### Requirement
Would you return all of this data exactly, leaving nothing out?

------ Source data

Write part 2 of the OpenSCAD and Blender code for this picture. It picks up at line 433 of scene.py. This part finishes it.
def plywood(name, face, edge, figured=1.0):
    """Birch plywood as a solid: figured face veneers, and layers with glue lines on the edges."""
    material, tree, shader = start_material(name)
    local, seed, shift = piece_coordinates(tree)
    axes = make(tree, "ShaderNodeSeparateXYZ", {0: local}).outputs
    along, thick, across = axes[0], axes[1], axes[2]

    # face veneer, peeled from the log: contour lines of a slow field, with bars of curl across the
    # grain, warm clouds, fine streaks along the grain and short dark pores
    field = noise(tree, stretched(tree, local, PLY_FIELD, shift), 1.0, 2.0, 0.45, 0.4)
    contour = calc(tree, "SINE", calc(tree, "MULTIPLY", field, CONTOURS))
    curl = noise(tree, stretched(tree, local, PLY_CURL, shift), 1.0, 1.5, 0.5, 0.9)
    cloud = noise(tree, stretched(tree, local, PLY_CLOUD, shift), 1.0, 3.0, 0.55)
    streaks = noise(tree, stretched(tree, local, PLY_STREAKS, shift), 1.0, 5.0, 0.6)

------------

### Exercise result
Write part 2 of the OpenSCAD and Blender code for this picture. It picks up at line 433 of scene.py. This part finishes it.
def plywood(name, face, edge, figured=1.0):
    """Birch plywood as a solid: figured face veneers, and layers with glue lines on the edges."""
    material, tree, shader = start_material(name)
    local, seed, shift = piece_coordinates(tree)
    axes = make(tree, "ShaderNodeSeparateXYZ", {0: local}).outputs
    along, thick, across = axes[0], axes[1], axes[2]

    # face veneer, peeled from the log: contour lines of a slow field, with bars of curl across the
    # grain, warm clouds, fine streaks along the grain and short dark pores
    field = noise(tree, stretched(tree, local, PLY_FIELD, shift), 1.0, 2.0, 0.45, 0.4)
    contour = calc(tree, "SINE", calc(tree, "MULTIPLY", field, CONTOURS))
    curl = noise(tree, stretched(tree, local, PLY_CURL, shift), 1.0, 1.5, 0.5, 0.9)
    cloud = noise(tree, stretched(tree, local, PLY_CLOUD, shift), 1.0, 3.0, 0.55)
    streaks = noise(tree, stretched(tree, local, PLY_STREAKS, shift), 1.0, 5.0, 0.6)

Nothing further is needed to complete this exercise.